Perdura la reticenza dei governi sulle informazioni richieste dalla Corte europea dei diritti dell’uomo. L’esecuzione delle sentenze sui fatti della Diaz del 2001 è ancora pendente ed è sotto stretta supervisione del Comitato dei ministri del Consiglio europeo. La Corte si rammaricava, tra l’altro, di non essere stata informata sui procedimenti disciplinari nei confronti dei condannati, ricordando che la Cedu richiede la loro destituzione in caso di condanna e la sospensione durante il giudizio. Si è preferito non rispondere e si capisce perché. Il governo attuale ha fornito le sue ultime indicazioni nel dicembre 2019. Avrebbe dovuto svelare finalmente gli esiti delle procedure e che i condannati erano stati reintegrati e posti in posizioni di rilievo apicale. Non l’ha fatto. È stato dato altro termine fino al 30 giugno 2020. Così si è anche taciuto sull’altra domanda relativa alla assenza di sistemi d’identificazione degli agenti, cosa che ha garantito l’impunità di molti. Certo si è accennato a proposte di riforma (ma non che s’ipotizzavano solo codici di reparto). Ora si dà il caso che il ministro che aveva prospettato la riforma abbia di recente tuonato contro l’inerzia delle autorità egiziane nel collaborare all’individuazione degli assassini di Giulio Regeni, tuttora coperti. L’invettiva muove da un pulpito screditato e in un contesto di rapporti di forza dominati da interessi pesanti. Se s’individuassero i torturatori, quelle autorità non dovrebbero limitarsi a farli processare in Italia (ci sono voluti anni per far eseguire addirittura ad un Paese Ue la condanna per i morti della Thyssen) ma dovrebbero processarli loro stesse, anche per le torture ordinariamente praticate ad altri e dovrebbero liberare lo studente Patrick Zaki pretestuosamente ancora in carcere.

Il ministro che parla agli altri è tuttavia quello che ha consentito la definitiva violazione delle Convenzioni con la reintegrazione in posizioni apicali dei condannati del G8. È lo stesso ministro cui si devono gli accordi con la Libia che hanno consentito la violazione in massa di diritti umani nei campi di concentramento dei profughi, denunciata dagli organismi internazionali.

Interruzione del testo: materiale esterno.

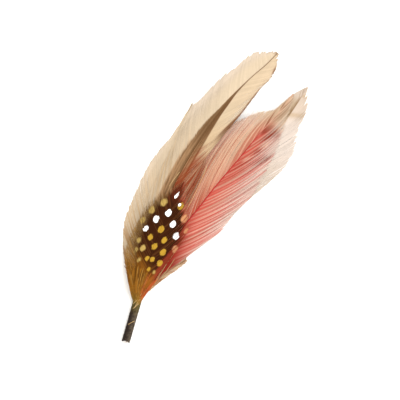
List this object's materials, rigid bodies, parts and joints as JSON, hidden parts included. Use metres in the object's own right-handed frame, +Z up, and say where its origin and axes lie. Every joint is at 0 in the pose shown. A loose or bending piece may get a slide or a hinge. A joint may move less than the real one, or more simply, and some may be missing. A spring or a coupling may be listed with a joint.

È lo stesso ministro dei Daspo urbani, ancora prigioniero dell’ottica della tolleranza zero, per voler fare gli americani ancora un po’. Si può fare di peggio ed è stato puntualmente fatto con i decreti sicurezza, ancora in pieno vigore, ma certo le forze progressiste sono imbrigliate nella rincorsa alla muscolarità dell’intervento repressivo, avendo abbandonato ogni altro piano per contrastare il disagio ove si annida anche il crimine urbano. È il terreno in cui s’inserisce l’operare estremo degli uomini in divisa che non possono fare altro che quello per cui sono addestrati ed equipaggiati, l’uso della forza con il rischio di esiti fatali.
Sì, non è giusto prendersela solo con loro: questa volta, come insegna l’America, bisogna ripensare il sistema.